What types of coverage are available in the market for intellectual property risks?
There are different types of coverage in the market. There might be some coverage for, let's say, the value in an organization's IP. We offer, for example, a component of enforcement coverage for that. That's what we tend to focus on and what most of the market tends to focus on -- the IP infringement risk. .... For us, the infringement defense coverage is really the key but that is of course the great unknown. You never know when you will actually get a claim on the IP infringement defense side. For most sectors, patent risk is very much alive, and navigational infringement of patents can obviously be quite possibly and potentially disruptive to business. There are legal costs, settlements, damages covered by that.
Another aspect where perhaps you might see a value to the business, but also risk, is called contracts with customers. For us, that's very often the reason why people buy this insurance. They have contractual obligations to indemnify customers for infringement claims. ...
The main driver for clients tends to be the patent infringement risk, which is why we host most of our clients on the standalone IP [policy]. ... There's certainly a risk in copyrights, trademarks and other intellectual property as well.
Businesses may think they have coverage elsewhere.

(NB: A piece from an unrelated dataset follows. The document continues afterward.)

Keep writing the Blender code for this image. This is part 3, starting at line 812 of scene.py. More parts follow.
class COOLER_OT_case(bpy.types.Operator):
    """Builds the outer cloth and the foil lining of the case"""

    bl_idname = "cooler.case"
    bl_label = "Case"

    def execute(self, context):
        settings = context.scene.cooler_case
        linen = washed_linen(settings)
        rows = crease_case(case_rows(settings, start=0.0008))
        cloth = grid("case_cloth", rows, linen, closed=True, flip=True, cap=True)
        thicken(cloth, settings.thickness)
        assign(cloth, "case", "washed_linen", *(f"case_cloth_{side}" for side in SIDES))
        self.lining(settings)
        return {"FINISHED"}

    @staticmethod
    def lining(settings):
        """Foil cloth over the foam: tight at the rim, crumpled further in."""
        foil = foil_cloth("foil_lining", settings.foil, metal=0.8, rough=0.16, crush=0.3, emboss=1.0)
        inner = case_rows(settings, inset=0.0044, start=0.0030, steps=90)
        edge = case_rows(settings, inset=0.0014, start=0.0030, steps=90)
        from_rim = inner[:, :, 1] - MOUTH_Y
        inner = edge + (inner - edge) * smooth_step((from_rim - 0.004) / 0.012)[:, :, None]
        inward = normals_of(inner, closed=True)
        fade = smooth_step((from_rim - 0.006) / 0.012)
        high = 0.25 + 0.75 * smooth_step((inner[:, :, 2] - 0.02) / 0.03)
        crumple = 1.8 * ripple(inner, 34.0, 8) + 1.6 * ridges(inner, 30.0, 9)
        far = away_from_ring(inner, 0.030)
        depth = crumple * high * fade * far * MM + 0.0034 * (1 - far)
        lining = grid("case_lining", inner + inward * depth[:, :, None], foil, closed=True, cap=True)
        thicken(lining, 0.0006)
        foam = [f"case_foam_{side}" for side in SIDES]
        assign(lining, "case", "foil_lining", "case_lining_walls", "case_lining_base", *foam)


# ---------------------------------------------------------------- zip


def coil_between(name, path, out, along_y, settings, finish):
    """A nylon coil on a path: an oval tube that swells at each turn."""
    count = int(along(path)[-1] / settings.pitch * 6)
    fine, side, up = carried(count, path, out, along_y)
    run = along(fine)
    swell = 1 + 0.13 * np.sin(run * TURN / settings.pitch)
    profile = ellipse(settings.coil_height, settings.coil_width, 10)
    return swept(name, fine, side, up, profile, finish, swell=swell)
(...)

Is there some IP related coverage outside of stand-alone policies?
Oh yes, sure. There is definitely some intellectual property coverage available in other policies in the market. From CFC and other markets, media policies, etc. So what's really important is that brokers and clients alike understand the risks first and then look at the coverage to make sure they have what they need. .... Standalone IP insurance would obviously cover what may often be excluded in other policies. So, it's important to really take the time to understand what they believe the risk is.
Are there particular industries worth targeting for IP insurance growth?

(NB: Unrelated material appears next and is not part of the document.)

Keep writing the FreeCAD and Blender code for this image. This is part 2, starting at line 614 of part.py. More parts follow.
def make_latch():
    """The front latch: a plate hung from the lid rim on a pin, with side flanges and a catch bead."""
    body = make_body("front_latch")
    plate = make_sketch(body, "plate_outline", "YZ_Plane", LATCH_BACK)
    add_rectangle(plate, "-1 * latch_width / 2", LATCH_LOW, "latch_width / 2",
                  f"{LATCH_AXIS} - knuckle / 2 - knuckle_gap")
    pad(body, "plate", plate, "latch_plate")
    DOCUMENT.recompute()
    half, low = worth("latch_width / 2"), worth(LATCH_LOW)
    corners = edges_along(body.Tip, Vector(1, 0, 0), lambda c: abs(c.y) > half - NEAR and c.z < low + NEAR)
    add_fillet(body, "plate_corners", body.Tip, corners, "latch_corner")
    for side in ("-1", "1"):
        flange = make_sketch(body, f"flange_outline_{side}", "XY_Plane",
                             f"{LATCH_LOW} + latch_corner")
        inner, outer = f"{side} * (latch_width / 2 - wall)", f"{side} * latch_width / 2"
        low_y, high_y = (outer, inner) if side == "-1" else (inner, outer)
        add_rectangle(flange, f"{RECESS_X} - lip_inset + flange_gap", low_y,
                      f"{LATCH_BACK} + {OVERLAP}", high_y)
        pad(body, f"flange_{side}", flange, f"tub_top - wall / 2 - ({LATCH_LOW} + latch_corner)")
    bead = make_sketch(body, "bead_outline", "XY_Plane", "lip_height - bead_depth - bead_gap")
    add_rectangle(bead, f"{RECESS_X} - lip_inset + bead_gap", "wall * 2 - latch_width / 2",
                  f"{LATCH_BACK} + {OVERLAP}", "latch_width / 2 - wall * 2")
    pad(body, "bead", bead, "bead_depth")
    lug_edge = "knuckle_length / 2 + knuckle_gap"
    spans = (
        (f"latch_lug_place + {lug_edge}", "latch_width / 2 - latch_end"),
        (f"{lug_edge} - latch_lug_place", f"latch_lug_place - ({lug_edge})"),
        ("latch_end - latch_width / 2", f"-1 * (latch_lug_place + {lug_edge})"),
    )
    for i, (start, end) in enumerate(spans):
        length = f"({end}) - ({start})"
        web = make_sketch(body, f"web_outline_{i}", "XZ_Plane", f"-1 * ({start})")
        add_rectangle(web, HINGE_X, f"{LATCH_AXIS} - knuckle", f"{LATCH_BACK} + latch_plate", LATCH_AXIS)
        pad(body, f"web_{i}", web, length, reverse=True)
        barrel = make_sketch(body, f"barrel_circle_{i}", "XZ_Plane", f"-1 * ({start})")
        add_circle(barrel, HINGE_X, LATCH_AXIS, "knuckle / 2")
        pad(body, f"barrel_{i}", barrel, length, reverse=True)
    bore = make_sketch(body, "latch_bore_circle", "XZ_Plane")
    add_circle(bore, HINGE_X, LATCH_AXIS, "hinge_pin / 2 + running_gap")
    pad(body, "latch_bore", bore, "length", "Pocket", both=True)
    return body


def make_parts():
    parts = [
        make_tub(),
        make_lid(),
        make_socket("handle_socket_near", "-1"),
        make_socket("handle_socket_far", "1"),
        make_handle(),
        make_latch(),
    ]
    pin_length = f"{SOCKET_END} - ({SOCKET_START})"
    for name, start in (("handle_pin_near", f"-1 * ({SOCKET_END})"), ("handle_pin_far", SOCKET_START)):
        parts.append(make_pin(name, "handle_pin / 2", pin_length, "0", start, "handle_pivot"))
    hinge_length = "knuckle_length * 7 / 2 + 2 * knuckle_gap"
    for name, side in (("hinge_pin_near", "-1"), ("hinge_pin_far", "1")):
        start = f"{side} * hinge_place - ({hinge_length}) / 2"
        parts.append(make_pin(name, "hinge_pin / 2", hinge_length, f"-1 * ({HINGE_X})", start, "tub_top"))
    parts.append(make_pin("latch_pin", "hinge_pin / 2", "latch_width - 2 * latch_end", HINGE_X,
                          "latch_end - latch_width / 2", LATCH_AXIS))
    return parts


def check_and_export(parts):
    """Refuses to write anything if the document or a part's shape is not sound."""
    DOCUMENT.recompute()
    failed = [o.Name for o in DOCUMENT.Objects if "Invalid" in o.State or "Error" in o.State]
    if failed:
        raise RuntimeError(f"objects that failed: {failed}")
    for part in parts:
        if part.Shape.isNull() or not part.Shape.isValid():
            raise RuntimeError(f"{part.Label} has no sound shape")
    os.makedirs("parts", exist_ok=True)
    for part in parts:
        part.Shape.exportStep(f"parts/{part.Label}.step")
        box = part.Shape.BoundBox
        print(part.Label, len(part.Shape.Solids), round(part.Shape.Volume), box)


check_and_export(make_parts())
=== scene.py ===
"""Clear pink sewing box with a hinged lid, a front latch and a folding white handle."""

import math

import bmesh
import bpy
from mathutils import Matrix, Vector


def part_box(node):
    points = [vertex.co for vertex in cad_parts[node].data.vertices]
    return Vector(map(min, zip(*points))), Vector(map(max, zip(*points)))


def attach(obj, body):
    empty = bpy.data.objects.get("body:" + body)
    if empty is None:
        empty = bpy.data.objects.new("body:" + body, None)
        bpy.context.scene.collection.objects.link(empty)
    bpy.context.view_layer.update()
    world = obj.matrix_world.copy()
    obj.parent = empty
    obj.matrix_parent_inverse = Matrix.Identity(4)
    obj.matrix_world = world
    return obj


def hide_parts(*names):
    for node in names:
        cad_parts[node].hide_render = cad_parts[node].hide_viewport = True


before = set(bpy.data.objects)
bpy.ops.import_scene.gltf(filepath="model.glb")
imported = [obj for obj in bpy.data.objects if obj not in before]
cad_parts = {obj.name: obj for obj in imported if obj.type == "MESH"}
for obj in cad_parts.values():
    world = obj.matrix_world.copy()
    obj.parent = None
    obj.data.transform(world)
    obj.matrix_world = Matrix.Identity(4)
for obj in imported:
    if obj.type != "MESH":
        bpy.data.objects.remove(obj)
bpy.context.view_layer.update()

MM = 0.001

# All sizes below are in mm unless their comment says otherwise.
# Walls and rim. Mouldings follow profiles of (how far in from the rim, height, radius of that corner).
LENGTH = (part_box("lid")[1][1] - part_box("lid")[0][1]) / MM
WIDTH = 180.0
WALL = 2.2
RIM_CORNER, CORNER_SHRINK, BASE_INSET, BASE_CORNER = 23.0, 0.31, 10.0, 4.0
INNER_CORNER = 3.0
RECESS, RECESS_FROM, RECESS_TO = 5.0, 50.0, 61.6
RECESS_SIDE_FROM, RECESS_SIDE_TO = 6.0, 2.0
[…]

I think small and medium sized companies have a lot of exposure. People will assume that, for example, software and technology have a high risk. And that's certainly not wrong, but we also see new business coming in a lot from just general manufacturing of consumer goods. .... And the energy sector is another where we see a fair amount. Then there will be "pockets" in other sectors where there's a lot of innovation coming out ... a lot of competition and where people have to innovate to survive.